Songfacts: What has been the most emotional reaction you've ever had to another musician's music? Any teary moments? And on that note, have you ever seen someone react emotionally to your music?

Jay: Garrison Starr typically brings me to tears at least once or twice with every performance of hers that I witness. As I grow older, I am more and more affected by the impact of a band or group of musicians that has weathered the storm of the rock-n-roll life style and find themselves making the finest music of their careers, two or three decades in. There's also something about hundreds - or thousands - of people singing along in the dark. That kind of thing reduces me to a puddle of tears every time.

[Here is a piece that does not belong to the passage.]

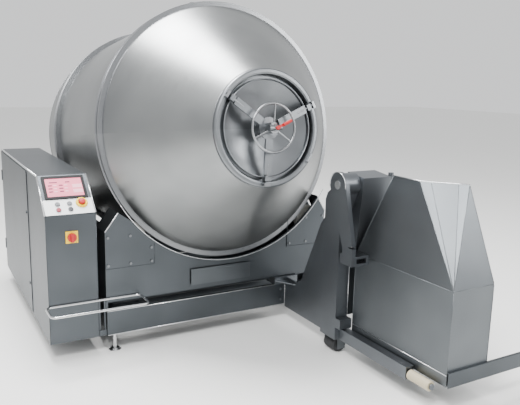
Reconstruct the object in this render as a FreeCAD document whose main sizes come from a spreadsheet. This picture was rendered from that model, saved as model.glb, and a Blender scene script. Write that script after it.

Yes - I have seen people react emotionally to my songs, but you would have to be crazy to think that I am going to sell them out in a public forum :)

Songfacts: Aside from having the well-known inspirations that you've mentioned many times throughout other interviews and media, such as the great Jerry Garcia, have there been any friends or family members who have had an influence on your musical evolution?

Jay: Yes, my mom always encouraged me to follow the inner voice and seek out music adventures of all kinds. My Uncle Hutch gave me my first guitar (a 1938 Vega archtop, which he found at a garage sale for $15, which I later discovered to be one of the finest instruments I have ever played). And my Grandpa Bud, who somehow instilled in me the belief that I could do whatever I wanted to do if I put enough time and effort into it. Grandpa Bud also managed to teach me to avoid flock mentality and behavior, all before he passed away when I was fifteen.

Songfacts: Alright, wrapping up, a lot of artists in the folk/indie/Americana scene seem to, especially as of late, fall under accusations of all sounding pretty similar. What would you say sets you apart, whether lyrically, musically, or otherwise?

Jay: That's not for me to say. What do you think?

All I can say is that I was doing it before it was "cool."